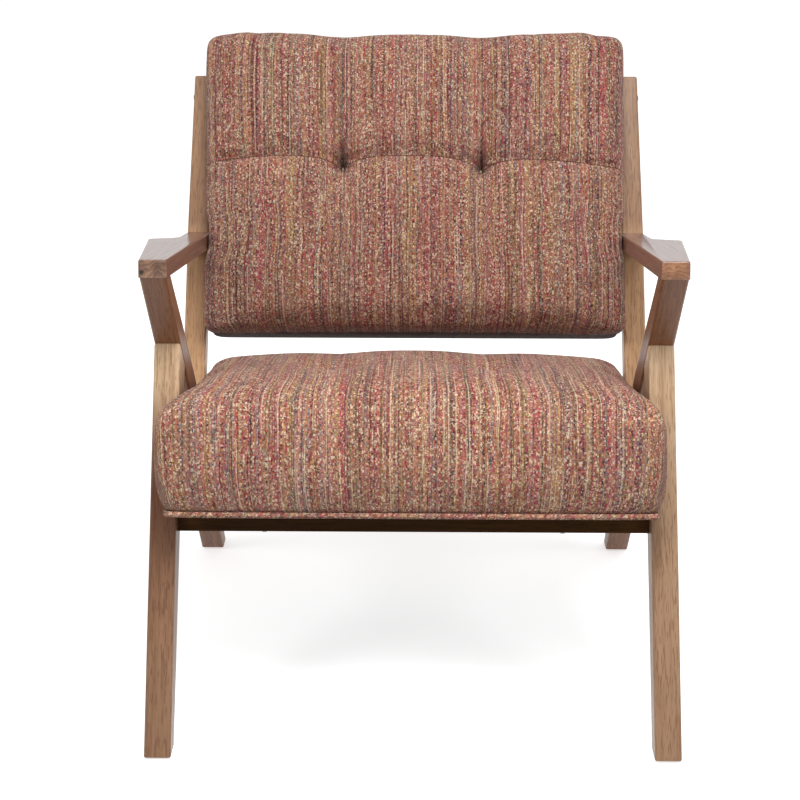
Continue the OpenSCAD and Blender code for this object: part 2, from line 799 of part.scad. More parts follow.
function back_front(u, v) =
  let (
    flat = back_plan(u, v, 1),
    shift = seam_shift(flat[0], flat[1]),
    p = [flat[0], flat[1] + shift * (1 - pow(abs(u), 8))],
    shoulder = sqrt((1 - pow(abs(u), 8)) * (1 - pow(abs(v), 7))),
    crown = (back_crown - back_edge) * shoulder * (1 - back_fall_x * u * u - back_fall_v * v * v),
    tufts = dent(p, [-tuft_x, tuft_v], tuft_r) + dent(p, [tuft_x, tuft_v], tuft_r),
    seam = exp(-pow(flat[1] - seam_v, 2) / (2 * seam_r * seam_r)) * ease(1, 0.9, abs(u))
  ) [p[0], -back_edge - crown + tuft_depth * tufts + seam_depth * seam * (1 - tufts), p[1]];

function back_side(u, v, s, y) = let (p = back_plan(u, v, s)) [p[0], y, p[1]];

back_face = [for (j = [0:back_nv], i = [0:back_nu]) back_front(spread(i, back_nu), back_v(j))];
function back_ring(s, y) =
  [for (e = edge_ring(back_nu, back_nv)) back_side(spread(e[0], back_nu), back_v(e[1]), s, y)];

back_in_x = back_x - back_wad;
back_in_edge = 7;
back_in_low = -back_low + back_in_edge;
back_in_high = back_high - back_in_edge;
back_foam_front = -28;
back_panel_y = back_rear - panel_t;
back_foam_rear = back_frame_y - 2 * strap_t;

module back_cover() {
  color(fabric) difference() {
    at_back() soft_skin(back_nu, back_nv, back_face,
      [back_ring(0.9, -back_edge * 0.5), back_ring(0, -2), back_ring(0, back_rear)],
      [0, back_rear, (back_high - back_low) / 2]);
    at_back() translate([-back_in_x, back_foam_front, back_in_low])
      cube([2 * back_in_x, back_rear - back_foam_front + 1, back_in_high - back_in_low]);
    for (side = [-1, 1]) on_side(side) bolt_shanks(2 * fit);
    for (side = [-1, 1]) on_side(side) pin_rods(2 * fit);
  }
}

back_stick_x = back_in_x - fit;
back_stick_low = back_in_low + fit;
back_stick_high = back_in_high - fit;
back_stick_d = back_panel_y - back_frame_y - fit;

module back_stick(x0, v0, w, h) {
  color(pine) difference() {
    at_back() translate([x0, back_frame_y, v0]) cube([w, back_stick_d, h]);
    nut_bodies(2 * fit);
    bolt_shanks(2 * fit);
    pin_rods(2 * fit);
  }
}

module back_frame_top() {
  back_stick(-back_stick_x + stick_w, back_stick_high - stick_w, 2 * (back_stick_x - stick_w), stick_w);
}

module back_frame_bottom() {
  back_stick(-back_stick_x + stick_w, back_stick_low, 2 * (back_stick_x - stick_w), stick_w);
}

module back_stile(side) {
  on_side(side) back_stick(back_stick_x - stick_w, back_stick_low, stick_w, back_stick_high - back_stick_low);
}

module back_straps_across() {
  w = back_stick_x - stick_w / 2;
  color(rubber_brown) at_back() for (v = spaced(straps_across, back_stick_low + stick_w, back_stick_high - stick_w))
    translate([-w, back_frame_y - strap_t, v - strap_w / 2]) cube([2 * w, strap_t, strap_w]);
}

module back_straps_up() {
  x = back_stick_x - stick_w;
  low = back_stick_low + stick_w / 2;
  high = back_stick_high - stick_w / 2;
  color(rubber_brown) at_back() for (c = spaced(straps_along, -x, x))
    translate([c - strap_w / 2, back_frame_y - 2 * strap_t, low]) cube([strap_w, strap_t, high - low]);
}

module back_foam() {
  color(foam_yellow) difference() {
    at_back() translate([-back_stick_x, back_foam_front + fit, back_stick_low])
      cube([2 * back_stick_x, back_foam_rear - back_foam_front - fit, back_stick_high - back_stick_low]);
    tie_rods(2 * fit, 2);
  }
}

module back_panel() {
  color(fabric) at_back() translate([-back_stick_x, back_panel_y, back_stick_low])
    cube([2 * back_stick_x, panel_t, back_stick_high - back_stick_low]);
}

// Two bolts near the post tops and two plain pins below hold the back.

bolt_v = post_rise - bolt_drop;
bolt_y = post_d / 2;
bolt_in = 34;
bolt_l = post_t + bolt_in;
head_h = 2.2;
pin_d = 8;
pin_rise = 40;
pin_v = -back_low + pin_rise;
pin_in = 40;
pin_out = 18;
bolt_outer_x = outer_x - post_taper * bolt_v / post_rise;

module bolt_shanks(play) {
  at_back() translate([bolt_outer_x - bolt_l, bolt_y, bolt_v]) rotate([0, 90, 0])
    cylinder(d = bolt_d + play, h = bolt_l + 2);
}

module pin_rods(play) {
  at_back() translate([post_inner_x - pin_in - play, bolt_y, pin_v]) rotate([0, 90, 0])
    cylinder(d = pin_d + play, h = pin_in + pin_out + 2 * play);
}

nut_d = 12;
nut_l = 16;
nut_x = back_in_x - 2 - nut_l;
module nut_bodies(play) {
  at_back() translate([nut_x - play / 2, bolt_y, bolt_v]) rotate([0, 90, 0])
    cylinder(d = nut_d + play, h = back_in_x - nut_x + play);
}

module back_bolts() {
  color(steel) for (side = [-1, 1]) on_side(side) at_back() translate([bolt_outer_x, bolt_y, bolt_v])
    rotate([0, 90, 0]) {
      translate([0, 0, -bolt_l + 1]) cylinder(d = bolt_d, h = bolt_l - 1);
      rotate_extrude() polygon([[0, 0], [bolt_head_d / 2, 0], [bolt_head_d / 2, head_h * 0.4],
        [bolt_head_d / 2 - 1.5, head_h * 0.9], [0, head_h]]);
    }
}

module back_nuts() {
  color(steel) for (side = [-1, 1]) on_side(side) difference() {
    at_back() translate([nut_x, bolt_y, bolt_v]) rotate([0, 90, 0]) cylinder(d = nut_d, h = nut_l);
    bolt_shanks(2 * fit);
  }
}

module back_pins() {
  color(steel) for (side = [-1, 1]) on_side(side) pin_rods(0);
}

module tuft_ties() {
  color("linen") tie_rods(0, 0);
}

front_leg(-1);  // front_leg_left
front_leg(1);  // front_leg_right
rear_leg(-1);  // rear_leg_left
rear_leg(1);  // rear_leg_right
back_post(-1);  // back_post_left
back_post(1);  // back_post_right
arm(-1);  // arm_left
arm(1);  // arm_right
rail(front_rail_y);  // front_rail
rail(rear_rail_y);  // rear_rail
frame_dowels();
rail_dowels();
seat_frame_front();
seat_frame_rear();
seat_frame_side(-1);  // seat_frame_side_left
seat_frame_side(1);  // seat_frame_side_right
seat_corner_blocks();
seat_straps_across();
seat_straps_along();
seat_foam_base();
seat_foam_crown();
seat_cover();
seat_welt();
seat_dust_cover();
seat_screws();
back_frame_top();
back_frame_bottom();
back_stile(-1);  // back_stile_left
back_stile(1);  // back_stile_right
back_straps_across();
back_straps_up();
back_foam();
back_cover();
back_panel();
back_bolts();
back_nuts();
back_pins();
tuft_ties();
foot_glides();
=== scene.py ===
"""Lounge chair with open wooden side frames, a tufted back and a crowned seat.

Sizes are written in millimetres, as in the chair's drawing, and scaled once, when
a surface becomes a mesh. +Z is up and the front of the chair faces -Y.
"""
import json
import math

import bpy
import numpy as np
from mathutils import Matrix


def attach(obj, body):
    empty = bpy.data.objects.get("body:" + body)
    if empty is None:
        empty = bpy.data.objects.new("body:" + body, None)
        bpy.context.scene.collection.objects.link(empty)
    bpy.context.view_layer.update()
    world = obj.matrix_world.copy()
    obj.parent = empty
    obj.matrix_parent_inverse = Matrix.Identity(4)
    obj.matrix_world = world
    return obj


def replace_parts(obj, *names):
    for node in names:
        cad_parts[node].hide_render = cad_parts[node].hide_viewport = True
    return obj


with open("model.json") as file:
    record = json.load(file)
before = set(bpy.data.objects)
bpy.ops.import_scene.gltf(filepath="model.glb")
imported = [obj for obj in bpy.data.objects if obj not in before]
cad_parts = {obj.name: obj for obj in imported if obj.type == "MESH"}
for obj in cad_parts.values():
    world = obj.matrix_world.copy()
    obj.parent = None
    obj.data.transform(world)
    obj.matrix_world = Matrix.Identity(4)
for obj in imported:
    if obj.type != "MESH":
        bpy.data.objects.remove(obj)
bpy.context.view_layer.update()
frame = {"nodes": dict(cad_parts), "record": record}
NODES = frame["nodes"]
scene = bpy.context.scene

# Sizes, mm
FRAME_W, LEG_T, FOOT_SPREAD = 665.0, 33.5, 600.0
LEG_LEAN, KNEE_H = math.radians(23.5), 474.0
LEG_FOOT_D, LEG_KNEE_D = 30.0, 51.0
REAR_FOOT_D, REAR_BELLY_D, REAR_BELLY_DROP = 26.0, 43.0, 160.0
REAR_KNEE_D, REAR_TOP_D, REAR_NECK_RISE = 34.0, 24.0, 120.0
ARM_H, ARM_SLOPE, ARM_T, ARM_L = 613.0, math.radians(10.85), 22.0, 440.0
ARM_NOSE, ARM_INNER, ARM_FLARE, ARM_FLARE_L = 4.0, 1.5, 38.0, 322.0
ARM_FLARE_BACK, ARM_CORNER_R, ARM_NECK_R, ARM_LOW_R = 24.0, 9.0, 18.0, 0.9
RECLINE, POST_RISE, POST_D, POST_T, POST_TAPER = math.radians(27), 238.0, 30.0, 31.5, 3.8
RAIL_H, RAIL_T, FRONT_RAIL_Y, REAR_RAIL_Y = 36.0, 24.0, 78.0, 389.0
SEAT_Y, SEAT_H, SEAT_SLOPE, SEAT_L = 60.0, 299.0, math.radians(11.3), 433.0
SEAT_FRONT_T, SEAT_REAR_T = 153.0, 138.0
WELT_D, EDGE_DRAW = 7.0, 7.8
BACK_LOW, BACK_HIGH = 152.0, 294.0
SEAM_V, TUFT_X = 100.0, 100.0
TUFTS = (-TUFT_X - 5, TUFT_X - 5)
GLIDE_H, BACK_REAR = 3.0, 31.0
# Rounding of long edges, of a post's ends and of an arm's top, the flat ring inside a
# rounded end, how far a bar's sections run past its cut ends, and a post's lowest ring
EDGE_R, POST_EASE, ARM_TOP_R, END_FLAT = 3.2, 2.6, 2.4, 0.8
OVERRUN, POST_LOWEST = 60, -255

OUTER_X = FRAME_W / 2
INNER_X = OUTER_X - LEG_T
POST_INNER_X = OUTER_X - POST_T
SEAT_X = INNER_X - 0.6
BACK_X = INNER_X - ARM_INNER - 0.6
KNEE_Y = KNEE_H * math.tan(LEG_LEAN)
REAR_LEAN = math.atan2(FOOT_SPREAD - KNEE_Y, KNEE_H)
REAR_LEN = math.hypot(FOOT_SPREAD - KNEE_Y, KNEE_H)
ARM_Y = (KNEE_Y + (KNEE_H - ARM_H + ARM_T * math.cos(ARM_SLOPE)) * math.tan(REAR_LEAN)
         - ARM_NOSE + ARM_T * math.sin(ARM_SLOPE))
POST_Y = ARM_Y + ARM_L
POST_Z = ARM_H - ARM_L * math.tan(ARM_SLOPE)
CENTRE_Y = (GLIDE_H * math.tan(LEG_LEAN)
            + POST_Y + BACK_HIGH * math.sin(RECLINE) + BACK_REAR * math.cos(RECLINE)) / 2


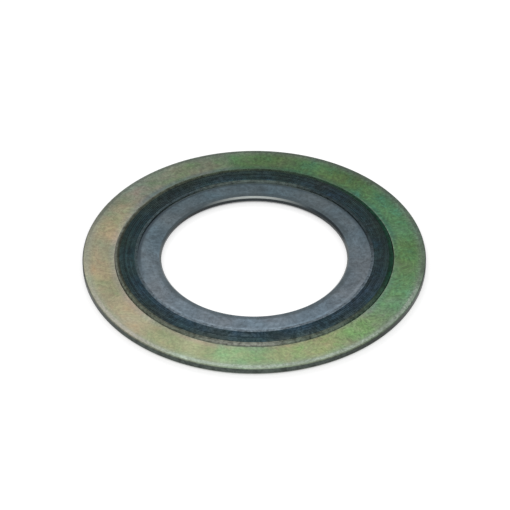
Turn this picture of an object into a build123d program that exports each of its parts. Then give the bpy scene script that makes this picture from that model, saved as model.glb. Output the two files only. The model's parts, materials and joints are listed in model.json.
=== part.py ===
┄┄┄┄┄┄┄┄┄┄┄┄┄┄┄┄┄┄┄┄
-- Problem requirements --
Begin with the line containing "seat_foam_crown();" and end with the line containing "if empty is"; repeat every line from start to finish exactly, and nothing outside them.

-- Complete output --
seat_foam_crown();
seat_cover();
seat_welt();
seat_dust_cover();
seat_screws();
back_frame_top();
back_frame_bottom();
back_stile(-1);  // back_stile_left
back_stile(1);  // back_stile_right
back_straps_across();
back_straps_up();
back_foam();
back_cover();
back_panel();
back_bolts();
back_nuts();
back_pins();
tuft_ties();
foot_glides();
=== scene.py ===
"""Lounge chair with open wooden side frames, a tufted back and a crowned seat.

Sizes are written in millimetres, as in the chair's drawing, and scaled once, when
a surface becomes a mesh. +Z is up and the front of the chair faces -Y.
"""
import json
import math

import bpy
import numpy as np
from mathutils import Matrix


def attach(obj, body):
    empty = bpy.data.objects.get("body:" + body)
    if empty is None:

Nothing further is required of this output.